Anticor? Pois é, partículas têm suas antipartículas, com cargas inversas. Por
exemplo, o elétron, negativo, tem o pósitron, positivo. Antiquarks têm anticores.
Portanto, hádrons são mantidos coesos pela força forte, são neutros segundo
a carga "cor" e são compostos por
quarks e antiquarks. As semelhanças entre força forte e eletromagnética terminam aqui. A força forte só atua em distâncias nucleares, enquanto a força elétrica tem um alcance que cai com o quadrado da distância entre as duas cargas.

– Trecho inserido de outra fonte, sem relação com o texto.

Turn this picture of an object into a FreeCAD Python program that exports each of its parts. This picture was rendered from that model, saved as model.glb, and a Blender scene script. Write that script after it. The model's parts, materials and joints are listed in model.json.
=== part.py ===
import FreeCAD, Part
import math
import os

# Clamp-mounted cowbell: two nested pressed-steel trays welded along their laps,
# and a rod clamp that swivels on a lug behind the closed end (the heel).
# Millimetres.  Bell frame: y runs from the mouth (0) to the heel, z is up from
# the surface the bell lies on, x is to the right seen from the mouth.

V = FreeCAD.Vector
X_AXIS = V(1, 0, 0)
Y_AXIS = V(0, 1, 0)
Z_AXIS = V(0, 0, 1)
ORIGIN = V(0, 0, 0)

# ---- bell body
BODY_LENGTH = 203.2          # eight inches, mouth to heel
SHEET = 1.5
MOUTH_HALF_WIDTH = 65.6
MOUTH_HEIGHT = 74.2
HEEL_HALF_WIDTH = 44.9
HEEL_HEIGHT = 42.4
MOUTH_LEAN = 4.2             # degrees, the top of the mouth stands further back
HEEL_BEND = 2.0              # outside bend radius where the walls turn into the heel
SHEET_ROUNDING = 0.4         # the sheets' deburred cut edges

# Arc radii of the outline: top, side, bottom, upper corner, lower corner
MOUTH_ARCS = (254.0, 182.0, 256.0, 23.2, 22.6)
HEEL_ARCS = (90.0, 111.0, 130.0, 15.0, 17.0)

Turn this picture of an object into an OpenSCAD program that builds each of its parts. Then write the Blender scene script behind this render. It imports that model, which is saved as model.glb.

A propriedade mais misteriosa da força forte é o "confinamento". Segundo
observações experimentais e a teoria que
descreve a força forte, quarks jamais aparecem livres, sendo condenados a estar
sempre dentro de hádrons. A força forte
atua de tal modo que, apenas quando os
quarks estão muito próximos eles, se
comportam como partículas livres.
Quando tentamos separá-los, a atração
fica cada vez mais forte, como uma mola.
Se continuarmos a tentar separá-los, a
energia que depositamos nos quarks
acaba por criar mais quarks, como a mola que se quebra em duas. Isolar um
quark é como responder ao enigma Zen:
"Qual é o som de uma mão aplaudindo?"
Essa propriedade de confinamento representa um grande desafio aos teóricos
que tentam calcular, por exemplo, a
massa do próton. A teoria, chamada cromodinâmica quântica (QCD), aludindo
às cores dos quarks, baseia-se na idéia de
que a interação entre quarks se dá por
troca de partículas chamadas glúons, da
mesma forma que a interação elétrica se
dá pela troca de fótons. A diferença entre
fótons e glúons é que os glúons podem
interagir, sendo de alguma forma responsáveis pelo confinamento.

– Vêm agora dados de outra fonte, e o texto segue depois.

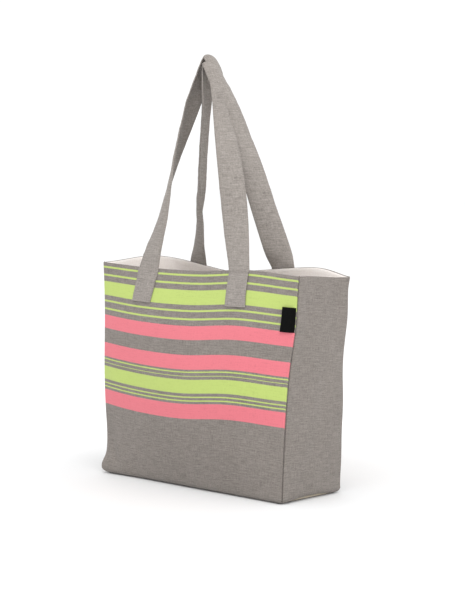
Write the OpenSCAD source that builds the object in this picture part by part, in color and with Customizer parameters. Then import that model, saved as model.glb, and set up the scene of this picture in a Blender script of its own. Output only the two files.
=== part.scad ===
// Canvas tote bag: four wall panels on a flat base, a full lining, two shoulder straps and a
// side label. The walls are curved sheets that share their corner seams, and every wall is
// worked out from the same outline functions. Origin: middle of the base, on the ground.
// +X runs along the front panel to its right, +Y from the front panel to the back panel.

/* [Body] */
// Height from the ground to the rim
body_h = 330; // [280:1:380]
// Width of the base
base_w = 378; // [340:1:420]
// Depth of the base
base_d = 136; // [110:1:150]
// Width of the mouth
rim_w = 416; // [390:1:450]
// Depth of the mouth at its two ends
rim_d = 108; // [90:1:120]
// How far the middle of the front rim hangs inwards
front_pull = 9; // [0:1:14]
// How far the middle of the back rim hangs inwards
back_pull = 30; // [10:1:34]
// How far the front and back panels belly out at half height
belly = 25; // [8:1:28]
// How far the side gussets belly out at half height
side_belly = 6; // [2:1:10]

/* [Cloth] */
// Thickness of the canvas
canvas_t = 1.6; // [1.2:0.1:2]
// Thickness of the lining
lining_t = 0.8; // [0.6:0.1:1]
// Thickness of the board that keeps the base flat
board_t = 2.4; // [1.5:0.1:3]

/* [Straps] */
// Width of a strap
strap_w = 42; // [34:1:44]
// Thickness of a strap
strap_t = 3; // [2.4:0.1:3.4]
// Distance between the middles of a strap's two ends
strap_spacing = 194; // [180:1:210]
// Height of the front strap's crown above the rim
strap_rise = 317; // [290:1:340]
// Length of each sewn end, down from the rim
tab_len = 52; // [40:1:60]
// How much narrower a strap is at its crown, where it gathers
gather = 8; // [4:1:10]

/* [Label] */
// How far the label reaches from the seam
label_w = 29; // [20:1:32]
// Height of the label
label_h = 35; // [25:1:40]
// Height of the label's lower edge above the ground
label_z = 243; // [200:1:260]

/* [Hidden] */
canvas_grey = [0.59, 0.56, 0.54];
lining_cream = [0.86, 0.83, 0.81];

// The lowest strip of each wall rolls under the base
roll_h = 16;
roll_in = 5;
seam_curve = 2.1;   // above 1, the corner seams flare towards the rim
wall_rows = 16;     // steps in a wall's height
wide_steps = 20;    // steps across the front and back panels
side_steps = 6;     // steps across a gusset
fit = 0.5;          // gap round the pieces laid in the base

function share(z) = z / body_h;
function roll(z) = z < roll_h ? roll_in * pow(1 - z / roll_h, 2) : 0;
function half_w(z) = base_w / 2 + (rim_w - base_w) / 2 * pow(share(z), seam_curve) - roll(z);
function half_d(z) = base_d / 2 + (rim_d - base_d) / 2 * share(z) - roll(z);
function swell(z) = 4 * share(z) * (1 - share(z));
function wide_y(u, z, pull) =
    half_d(z) + belly * (1 - u * u) * swell(z) - pull * pow(1 - u * u, 2) * pow(share(z), 3);

// Points of a wall's face at height z, set inwards by inset; u and v run from -1 to 1
function front_point(u, z, inset) = [(half_w(z) - inset) * u, inset - wide_y(u, z, front_pull), z];
function back_point(u, z, inset) = [(inset - half_w(z)) * u, wide_y(u, z, back_pull) - inset, z];
function right_point(v, z, inset) =
    [half_w(z) - inset + side_belly * (1 - v * v) * swell(z), (half_d(z) - inset) * v, z];
function left_point(v, z, inset) =
    [inset - half_w(z) - side_belly * (1 - v * v) * swell(z), (inset - half_d(z)) * v, z];
function wall_point(wall, u, z, inset) =
    wall == "front" ? front_point(u, z, inset)
    : wall == "back" ? back_point(u, z, inset)
    : wall == "right" ? right_point(u, z, inset)
    : left_point(u, z, inset);

function reversed(list) = [for (i = [len(list) - 1:-1:0]) list[i]];

// One closed loop of a wall: along its outer face, then back along its inner face
function wall_ring(wall, z, low_u, high_u, steps, outer, inner) =
    let (across = [for (i = [0:steps]) low_u + (high_u - low_u) * i / steps])
    concat(
        [for (u = across) wall_point(wall, u, z, outer)],
        [for (u = reversed(across)) wall_point(wall, u, z, inner)]
    );

// A solid through closed loops of points, each counter-clockwise seen from the last loop's side.
// Point i of a loop lies across the sheet from point n - 1 - i, so the ends close as strips. The
// two faces of a sheet are split along the same diagonals, so layers that touch fit each other.
module skin(rings) {
    n = len(rings[0]);
    last = len(rings) - 1;
    sides = [
        for (r = [0:last - 1], i = [0:n - 1])
            let (a = r * n + i, b = r * n + (i + 1) % n)
            each i < n / 2 ? [[a, a + n, b], [b, a + n, b + n]] : [[a, a + n, b + n], [a, b + n, b]]
    ];
    first_end = [
        for (i = [0:n / 2 - 2])
            each [[i, i + 1, n - 1 - i], [i + 1, n - 2 - i, n - 1 - i]]
    ];
    last_end = [for (t = first_end) last * n * [1, 1, 1] + reversed(t)];
    polyhedron([for (ring = rings) each ring], concat(sides, first_end, last_end), convexity = 8);
}

// A wall sheet between two insets, its rows closer together where it rolls under the base
module wall(name, steps, outer, inner) {
    low = canvas_t;
    skin([
        for (r = [0:wall_rows])
            let (z = low + (body_h - low) * pow(r / wall_rows, 1.4))
            wall_ring(name, z, -1, 1, steps, outer, inner)
    ]);
}

module canvas_wall(name, steps) {
    color(canvas_grey) wall(name, steps, 0, canvas_t);
}

module lining_wall(name, steps) {
    color(lining_cream) wall(name, steps, canvas_t, canvas_t + lining_t);
}

module front_panel() { canvas_wall("front", wide_steps); }
module back_panel() { canvas_wall("back", wide_steps); }
module left_gusset() { canvas_wall("left", side_steps); }
module right_gusset() { canvas_wall("right", side_steps); }
module front_lining() { lining_wall("front", wide_steps); }
module back_lining() { lining_wall("back", wide_steps); }
module left_lining() { lining_wall("left", side_steps); }
module right_lining() { lining_wall("right", side_steps); }

// A flat piece of the base, its edges set in from the walls' lowest outline
module base_sheet(z, thick, inset) {
    translate([0, 0, z + thick / 2])
        cube([2 * (half_w(0) - inset), 2 * (half_d(0) - inset), thick], center = true);
}

module base_panel() {
    color(canvas_grey) base_sheet(0, canvas_t, 0);
}

module base_board() {
    color("tan") base_sheet(canvas_t, board_t, canvas_t + lining_t + fit);
}

module base_lining() {
    color(lining_cream) base_sheet(canvas_t + board_t, lining_t, canvas_t + lining_t + fit);
}

// Where a strap end's middle and edges lie across a wide panel, as u at the rim
tab_u = strap_spacing / rim_w;
tab_half_u = strap_w / rim_w;
tab_rows = 5;
tab_steps = 4;
tab_gap = 0.3;      // clears the panel's facets

// A sewn strap end lies on the panel's outer face
module tab(wall, side) {
    color(canvas_grey) skin([
        for (r = [0:tab_rows])
            let (z = body_h - tab_len * (1 - r / tab_rows))
            wall_ring(wall, z, side * tab_u - tab_half_u, side * tab_u + tab_half_u,
                tab_steps, -tab_gap - strap_t, -tab_gap)
    ]);
}

module front_left_tab() { tab("front", -1); }
module front_right_tab() { tab("front", 1); }
module back_left_tab() { tab("back", 1); }
module back_right_tab() { tab("back", -1); }

// Tacking: a row of stitches across each strap end near its foot, and one under the rim
stitch_len = 2.6;
stitch_t = 0.7;
stitch_count = 8;
stitch_reach = 1.7;  // a row's length over half a strap's width
stitch_gap = 0.5;
stitch_drop = [8, tab_len - 5];   // distances down from the rim

module tab_stitches(wall) {
    color("dimgray")
        for (side = [-1, 1], drop = stitch_drop, i = [0:stitch_count - 1]) {
            across = ((i + 0.5) / stitch_count - 0.5) * stitch_reach;
            point = wall_point(wall, side * tab_u + across * tab_half_u, body_h - drop,
                -tab_gap - strap_t - stitch_gap - stitch_t / 2);
            translate(point) cube([stitch_len, stitch_t, stitch_t], center = true);
        }
}

module front_tab_stitches() { tab_stitches("front"); }
module back_tab_stitches() { tab_stitches("back"); }

// A strap's loop. q runs from -1 at its left end over the crown at 0 to 1 at its right end.
hinge_gap = 0.5;    // the loop starts this far above the rim
crown_round = 0.13; // rounds the crown's point
crown_power = 0.715;
flat_until = 0.28;  // inside this q the strap lies across the mouth, outside it twists flat
strap_rings = 44;
front_crown_y = -10;
back_crown_y = 4;
back_drop = 20;     // the back strap's crown is this much lower, under the front one
back_narrow = 0.2;  // and its loop this much narrower there
crown_tilt = 15;    // the front strap's crown slopes down to the back

function arch(q) = pow(q * q + crown_round * crown_round, crown_power);
function drop(q) = (arch(q) - arch(0)) / (arch(1) - arch(0));
function ease(t) = t * t * (3 - 2 * t);
function twist(q) = let (t = max(0, (abs(q) - flat_until) / (1 - flat_until))) 90 * ease(t);
function rim_y(pull) = wide_y(tab_u, body_h, pull) + tab_gap + strap_t / 2;

function loop_centre(q, foot_y, crown_y, rise, narrow) = [
    strap_spacing / 2 * q * (1 - narrow * (1 - abs(q))),
    crown_y + (foot_y - crown_y) * drop(q),
    body_h + hinge_gap + rise * (1 - drop(q))
];

// From the far edge to the near edge: along X at the feet and along -Y at the crown
function loop_edge(q, tilt) =
    let (
        turn = -90 - sign(q) * twist(q),
        slope = tilt * (1 - ease(min(1, abs(q) / 0.6)))
    )
    [cos(turn) * cos(slope), sin(turn) * cos(slope), sin(slope)];

function unit(v) = v / norm(v);

function loop_ring(q, foot_y, crown_y, rise, narrow, tilt) =
    let (
        e = 0.001,
        low = max(-1, q - e),
        high = min(1, q + e),
        middle = loop_centre(q, foot_y, crown_y, rise, narrow),
        along = unit(loop_centre(high, foot_y, crown_y, rise, narrow)
            - loop_centre(low, foot_y, crown_y, rise, narrow)),
        edge = loop_edge(q, tilt),
        face = unit(cross(edge, along)),
        half = (strap_w - gather * (1 - abs(q))) / 2 * edge,
        thick = strap_t / 2 * face
    )
    [middle - half - thick, middle - half + thick, middle + half + thick, middle + half - thick];

module strap_loop(foot_y, crown_y, rise, narrow, tilt) {
    color(canvas_grey) skin([
        for (i = [0:strap_rings])
            loop_ring(2 * i / strap_rings - 1, foot_y, crown_y, rise, narrow, tilt)
    ]);
}

module front_strap() {
    strap_loop(-rim_y(front_pull), front_crown_y, strap_rise, 0, crown_tilt);
}

module back_strap() {
    strap_loop(rim_y(back_pull), back_crown_y, strap_rise - back_drop, back_narrow, 0);
}

// The folded label stands out of the front right seam and lies over the front panel
label_t = 0.8;
label_lift = 0.6;   // gap between the label and the panel
label_steps = 5;

module label() {
    color([0.05, 0.05, 0.05]) skin([
        for (r = [0:1])
            let (z = label_z + label_h * r, u0 = 1 - label_w / half_w(z))
            wall_ring("front", z, u0, 1, label_steps, -label_lift - label_t, -label_lift)
    ]);
}

front_panel();
back_panel();
left_gusset();
right_gusset();
base_panel();
front_lining();
back_lining();
left_lining();
right_lining();
base_lining();
base_board();
front_left_tab();
front_right_tab();
back_left_tab();
back_right_tab();
front_tab_stitches();
back_tab_stitches();
front_strap();
back_strap();
label();
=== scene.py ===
import bpy
import math
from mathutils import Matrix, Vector, noise


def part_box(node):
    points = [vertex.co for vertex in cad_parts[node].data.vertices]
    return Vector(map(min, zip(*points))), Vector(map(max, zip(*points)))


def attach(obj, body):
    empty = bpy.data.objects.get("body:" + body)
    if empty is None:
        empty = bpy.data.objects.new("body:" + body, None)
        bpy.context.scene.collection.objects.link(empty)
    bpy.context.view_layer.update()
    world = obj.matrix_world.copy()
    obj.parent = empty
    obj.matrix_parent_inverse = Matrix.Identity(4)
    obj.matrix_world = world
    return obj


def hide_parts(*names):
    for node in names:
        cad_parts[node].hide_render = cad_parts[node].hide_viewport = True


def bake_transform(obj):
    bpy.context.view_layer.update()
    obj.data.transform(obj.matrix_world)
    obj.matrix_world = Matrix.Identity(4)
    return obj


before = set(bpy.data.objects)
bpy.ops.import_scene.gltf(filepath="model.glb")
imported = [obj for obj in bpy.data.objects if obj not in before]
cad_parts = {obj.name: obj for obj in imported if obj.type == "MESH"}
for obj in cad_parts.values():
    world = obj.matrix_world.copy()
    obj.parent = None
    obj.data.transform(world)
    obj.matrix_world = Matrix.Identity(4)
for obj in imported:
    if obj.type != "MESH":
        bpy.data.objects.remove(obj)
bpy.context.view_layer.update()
view = bpy.context.scene

# camera, looking at the bag from its front right, from a little above the rim
shot = {
    "turn": 43.85,       # degrees round to the right from straight ahead
    "rise": 5.56,        # degrees above level
    "distance": 3.044,
    "lens": 120.5,
    "aim": (0.0243, 0.0, 0.2832),
}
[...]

Os cálculos envolvidos são extremamente complexos, exigindo supercomputadores capazes de realizar trilhões de
operações por segundo (teraflops), os
mais rápidos do mundo. Mesmo assim,
ainda não se conseguiu calcular a massa
do próton, teste fundamental da QCD.
Mas evidências experimentais variadas e
resultados numéricos preliminares dão
confiança aos proponentes da QCD, a
teoria de um mundo bizarro onde a liberdade só é possível muito de pertinho.